Streams are marked as cachePriority(CachePriority.COLD) by default. This is a hint to the key value store that these can potentially be stored on different media than regular tables. One simple way to handle this is to write a KeyValueService implementation that just delegates to 2 other KeyValueService impls and sends COLD tables to one and other tables to another.

Streams can be optionally compressed to boost performance via the compressStreamsInClient option on the StreamStoreDefinitionBuilder.

Transactionality

When you call loadStream(transaction, id), only the first section of the stream data is pre-loaded as part of that transaction. The amount loaded is determined by the block size (1MB) and the in-memory threshold (4MiB by default); we load at least one block, a whole number of blocks, and (if the in-memory threshold is at least the block size) as many blocks as fit inside the in-memory threshold. So by default, we load 4 blocks (4*10^6 bytes, slightly less than the default in-memory threshold of 4*2^20 bytes). If your stream does not fit inside the in-memory threshold, then the remainder of the data will be buffered in separate transactions.
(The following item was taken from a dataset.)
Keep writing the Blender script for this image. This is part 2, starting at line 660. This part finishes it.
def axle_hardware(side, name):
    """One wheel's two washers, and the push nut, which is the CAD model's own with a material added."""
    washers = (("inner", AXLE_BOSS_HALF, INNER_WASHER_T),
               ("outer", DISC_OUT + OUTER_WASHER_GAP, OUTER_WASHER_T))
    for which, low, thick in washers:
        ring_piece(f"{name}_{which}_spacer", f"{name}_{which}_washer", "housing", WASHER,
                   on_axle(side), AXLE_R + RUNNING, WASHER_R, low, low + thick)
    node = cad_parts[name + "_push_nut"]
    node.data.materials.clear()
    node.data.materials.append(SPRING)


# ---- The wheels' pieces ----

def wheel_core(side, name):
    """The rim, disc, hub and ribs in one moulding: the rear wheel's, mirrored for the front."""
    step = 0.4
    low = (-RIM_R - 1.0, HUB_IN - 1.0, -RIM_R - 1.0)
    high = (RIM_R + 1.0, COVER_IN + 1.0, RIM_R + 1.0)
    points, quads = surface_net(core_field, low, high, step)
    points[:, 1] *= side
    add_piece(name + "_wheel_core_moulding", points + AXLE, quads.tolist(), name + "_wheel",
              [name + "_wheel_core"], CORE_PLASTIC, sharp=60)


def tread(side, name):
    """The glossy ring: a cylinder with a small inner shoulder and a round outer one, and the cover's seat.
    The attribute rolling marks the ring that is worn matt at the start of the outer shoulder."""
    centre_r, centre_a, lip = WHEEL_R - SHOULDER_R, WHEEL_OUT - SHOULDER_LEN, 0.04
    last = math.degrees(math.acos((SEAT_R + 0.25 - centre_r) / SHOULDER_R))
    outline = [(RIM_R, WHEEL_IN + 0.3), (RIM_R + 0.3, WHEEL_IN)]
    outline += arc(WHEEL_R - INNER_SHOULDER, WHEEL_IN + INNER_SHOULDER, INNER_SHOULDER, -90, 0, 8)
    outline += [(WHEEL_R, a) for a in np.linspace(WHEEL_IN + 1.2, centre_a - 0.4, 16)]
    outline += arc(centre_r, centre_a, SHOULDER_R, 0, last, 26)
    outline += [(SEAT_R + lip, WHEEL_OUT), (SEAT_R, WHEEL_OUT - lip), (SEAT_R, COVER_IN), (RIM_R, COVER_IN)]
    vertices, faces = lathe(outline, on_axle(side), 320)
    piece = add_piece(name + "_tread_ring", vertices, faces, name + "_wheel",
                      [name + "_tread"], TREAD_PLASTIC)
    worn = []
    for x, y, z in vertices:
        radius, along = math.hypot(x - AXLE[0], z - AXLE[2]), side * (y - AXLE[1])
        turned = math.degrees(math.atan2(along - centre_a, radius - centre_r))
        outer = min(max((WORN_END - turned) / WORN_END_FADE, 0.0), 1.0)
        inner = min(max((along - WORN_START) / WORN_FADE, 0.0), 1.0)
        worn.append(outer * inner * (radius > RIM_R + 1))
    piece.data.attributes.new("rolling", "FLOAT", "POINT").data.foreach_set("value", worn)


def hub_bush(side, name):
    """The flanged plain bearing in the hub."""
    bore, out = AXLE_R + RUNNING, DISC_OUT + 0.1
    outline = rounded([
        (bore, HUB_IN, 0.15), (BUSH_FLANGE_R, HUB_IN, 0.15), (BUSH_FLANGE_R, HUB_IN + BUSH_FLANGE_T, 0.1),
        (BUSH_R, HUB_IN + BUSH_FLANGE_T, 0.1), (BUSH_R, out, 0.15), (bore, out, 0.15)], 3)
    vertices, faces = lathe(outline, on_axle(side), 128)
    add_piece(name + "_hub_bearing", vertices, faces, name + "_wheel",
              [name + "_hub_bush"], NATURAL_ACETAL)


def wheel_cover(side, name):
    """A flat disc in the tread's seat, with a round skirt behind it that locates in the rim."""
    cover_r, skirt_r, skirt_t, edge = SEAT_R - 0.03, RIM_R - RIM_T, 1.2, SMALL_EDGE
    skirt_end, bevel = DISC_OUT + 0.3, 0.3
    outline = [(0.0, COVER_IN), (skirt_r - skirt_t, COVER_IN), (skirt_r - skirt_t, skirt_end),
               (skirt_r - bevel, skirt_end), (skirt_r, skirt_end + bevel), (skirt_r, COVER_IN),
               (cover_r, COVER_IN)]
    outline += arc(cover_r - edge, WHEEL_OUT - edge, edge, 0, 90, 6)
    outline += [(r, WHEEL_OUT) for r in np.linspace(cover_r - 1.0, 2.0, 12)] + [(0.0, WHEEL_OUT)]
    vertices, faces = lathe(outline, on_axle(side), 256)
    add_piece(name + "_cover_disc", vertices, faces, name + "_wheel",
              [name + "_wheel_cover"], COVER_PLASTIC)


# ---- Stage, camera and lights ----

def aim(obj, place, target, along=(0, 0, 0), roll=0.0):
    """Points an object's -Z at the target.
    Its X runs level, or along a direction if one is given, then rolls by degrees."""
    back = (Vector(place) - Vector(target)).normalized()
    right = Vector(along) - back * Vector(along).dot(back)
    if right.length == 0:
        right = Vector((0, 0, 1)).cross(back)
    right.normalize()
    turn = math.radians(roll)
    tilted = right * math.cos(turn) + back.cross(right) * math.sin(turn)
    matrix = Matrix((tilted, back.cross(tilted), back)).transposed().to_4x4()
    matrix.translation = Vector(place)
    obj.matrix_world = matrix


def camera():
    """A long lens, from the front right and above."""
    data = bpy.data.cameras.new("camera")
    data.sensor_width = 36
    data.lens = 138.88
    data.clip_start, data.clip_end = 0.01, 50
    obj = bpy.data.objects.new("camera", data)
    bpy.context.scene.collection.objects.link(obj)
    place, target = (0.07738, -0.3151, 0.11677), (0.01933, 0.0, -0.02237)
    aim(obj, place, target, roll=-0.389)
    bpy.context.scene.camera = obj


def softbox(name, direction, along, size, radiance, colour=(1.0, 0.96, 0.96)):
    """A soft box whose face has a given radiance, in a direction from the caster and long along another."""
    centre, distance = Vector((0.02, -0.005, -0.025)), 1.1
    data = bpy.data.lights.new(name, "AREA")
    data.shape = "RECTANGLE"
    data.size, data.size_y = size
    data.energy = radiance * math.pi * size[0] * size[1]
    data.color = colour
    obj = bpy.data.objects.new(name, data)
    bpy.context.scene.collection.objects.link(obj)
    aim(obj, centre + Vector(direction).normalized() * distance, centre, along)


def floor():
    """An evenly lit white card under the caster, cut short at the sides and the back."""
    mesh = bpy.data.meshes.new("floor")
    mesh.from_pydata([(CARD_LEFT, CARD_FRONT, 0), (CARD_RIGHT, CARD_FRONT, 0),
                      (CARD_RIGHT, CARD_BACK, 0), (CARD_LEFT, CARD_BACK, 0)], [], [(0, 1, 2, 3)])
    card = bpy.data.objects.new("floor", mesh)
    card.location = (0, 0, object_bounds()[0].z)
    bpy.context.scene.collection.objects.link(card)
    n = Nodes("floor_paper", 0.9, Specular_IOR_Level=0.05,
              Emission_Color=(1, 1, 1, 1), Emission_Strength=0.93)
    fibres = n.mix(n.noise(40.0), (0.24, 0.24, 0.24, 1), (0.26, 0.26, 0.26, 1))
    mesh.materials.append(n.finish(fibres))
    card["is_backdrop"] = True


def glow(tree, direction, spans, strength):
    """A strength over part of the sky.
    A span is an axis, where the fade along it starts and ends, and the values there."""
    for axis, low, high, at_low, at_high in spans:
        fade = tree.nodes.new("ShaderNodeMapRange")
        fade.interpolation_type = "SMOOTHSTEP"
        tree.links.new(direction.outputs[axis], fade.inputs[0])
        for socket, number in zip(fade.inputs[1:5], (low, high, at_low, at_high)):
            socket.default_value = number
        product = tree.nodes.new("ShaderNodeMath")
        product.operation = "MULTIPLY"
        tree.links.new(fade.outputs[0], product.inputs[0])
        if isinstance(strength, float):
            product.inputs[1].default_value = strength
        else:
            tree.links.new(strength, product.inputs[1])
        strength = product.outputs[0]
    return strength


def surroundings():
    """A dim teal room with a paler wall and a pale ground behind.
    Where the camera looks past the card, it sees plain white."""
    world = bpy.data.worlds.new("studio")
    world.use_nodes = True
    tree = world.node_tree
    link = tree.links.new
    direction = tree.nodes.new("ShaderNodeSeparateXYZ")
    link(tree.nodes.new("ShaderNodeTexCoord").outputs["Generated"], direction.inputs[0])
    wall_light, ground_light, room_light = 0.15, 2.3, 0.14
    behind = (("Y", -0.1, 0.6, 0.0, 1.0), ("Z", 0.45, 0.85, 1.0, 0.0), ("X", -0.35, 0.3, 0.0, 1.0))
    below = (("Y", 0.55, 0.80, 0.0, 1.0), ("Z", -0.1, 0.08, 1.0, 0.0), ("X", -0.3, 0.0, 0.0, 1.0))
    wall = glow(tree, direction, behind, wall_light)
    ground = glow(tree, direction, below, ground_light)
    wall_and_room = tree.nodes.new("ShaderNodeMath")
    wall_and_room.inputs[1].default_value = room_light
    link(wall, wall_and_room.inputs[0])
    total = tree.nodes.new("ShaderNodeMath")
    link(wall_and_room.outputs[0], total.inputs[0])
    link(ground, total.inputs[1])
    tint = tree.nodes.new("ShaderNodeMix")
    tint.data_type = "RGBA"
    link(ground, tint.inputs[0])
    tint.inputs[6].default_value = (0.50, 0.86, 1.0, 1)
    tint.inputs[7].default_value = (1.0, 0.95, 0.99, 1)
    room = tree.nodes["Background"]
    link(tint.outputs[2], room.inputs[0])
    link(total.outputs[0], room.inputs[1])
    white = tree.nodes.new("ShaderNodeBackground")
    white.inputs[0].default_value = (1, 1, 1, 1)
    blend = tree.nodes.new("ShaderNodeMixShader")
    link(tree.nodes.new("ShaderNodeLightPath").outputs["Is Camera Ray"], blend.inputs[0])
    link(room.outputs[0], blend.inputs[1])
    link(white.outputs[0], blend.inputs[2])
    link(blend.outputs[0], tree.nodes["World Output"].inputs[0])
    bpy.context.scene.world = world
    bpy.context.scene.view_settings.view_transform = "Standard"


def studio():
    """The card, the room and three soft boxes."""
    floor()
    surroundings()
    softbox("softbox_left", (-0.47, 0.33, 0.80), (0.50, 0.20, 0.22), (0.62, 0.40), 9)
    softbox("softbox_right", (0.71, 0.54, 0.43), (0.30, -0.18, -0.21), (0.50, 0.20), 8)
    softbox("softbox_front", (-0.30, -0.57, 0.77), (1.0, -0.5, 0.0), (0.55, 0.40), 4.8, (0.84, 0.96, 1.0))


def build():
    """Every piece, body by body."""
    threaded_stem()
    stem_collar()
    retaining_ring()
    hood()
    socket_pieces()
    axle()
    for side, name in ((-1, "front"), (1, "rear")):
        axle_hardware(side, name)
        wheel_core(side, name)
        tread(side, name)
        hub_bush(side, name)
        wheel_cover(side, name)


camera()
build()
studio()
This has some subtle transactionality implications. Suppose you store a mapping of keys to stream IDs, and at start_timestamp, key maps to stream_id_1. You then call loadStream(transaction,stream_id_1), and keep the resulting InputStream open. Before you reach the end of the stream, another thread stores a mapping from key to stream_id_2. In this case, streaming of the original stream will continue and complete successfully, even though the data being streamed is out of date.

If you wish to guard against this case, you should kick off another read transaction after closing the stream, to verify that key still maps to stream_id_1.

Non-Duplication

A single stream of bytes may be stored multiple times and have many references to it, but will only be stored once under the covers. When all references to a stream are removed it will be cleaned up by the OnCleanupTask that is registered with the cleaner. See Cleanup Tasks for more details.